D’un point de vue technologique, le frittage naturel, réalisé sous air ou sous atmosphère contrôlée sans contrainte mécanique, est distingué du frittage sous charge où une pression extérieure est appliquée simultanément au chauffage. Ce dernier est tout particulièrement considéré pour des matériaux difficiles à fritter ou pour obtenir des densités relatives proches de l’unité. D’un point de vue physico-chimique, deux types de frittage existent : le frittage en phase solide (cf. Section 1.4.1.2) et le frittage en phase liquide (cf. Section 1.4.1.3). Dans le premier cas, tous les constituants restent sous forme solide tandis que, dans le second, une quantité de liquide apparaît. Les mécanismes associés à chacun de ces frittages sont présentés ultérieurement.
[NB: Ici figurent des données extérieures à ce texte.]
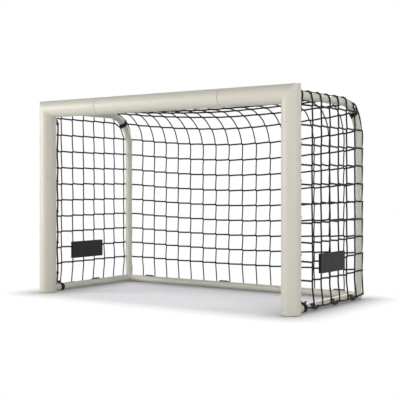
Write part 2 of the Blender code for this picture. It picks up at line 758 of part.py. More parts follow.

En outre, le frittage est dit non réactif si aucun nouveau constituant n’est formé au cours du traitement thermique. Dans le cas contraire, le frittage devient réactif. Ceci peut particulièrement se produire lorsque la poudre initiale comprend plusieurs éléments et/ou constituants.
D’un point de vue expérimental, le frittage est défini par les paramètres suivants : la température, le temps, les rampes de montée et de descente en température, l’atmosphère et la charge exercée.
En outre, les conditions appliquées au compact sont à ajuster suivant ses caractéristiques de départ comme sa densité à cru ou la taille de ses particules. En effet, une densité à cru élevée favorise la densification [77] étant donné qu’initialement, le nombre de contacts entre les particules est important et que le volume des pores est faible. De même, une diminution de la taille des particules permet d’augmenter l’aptitude au frittage du matériau..
Enfin, étant donné que le frittage représente la première montée en température vue par le compact cru, le début de ce traitement peut correspondre à des phases de séchage, c’est-à-dire à l’évaporation de la phase aqueuse, et de déliantage, où les composés organiques, utilisés lors des étapes précédentes, sont éliminés.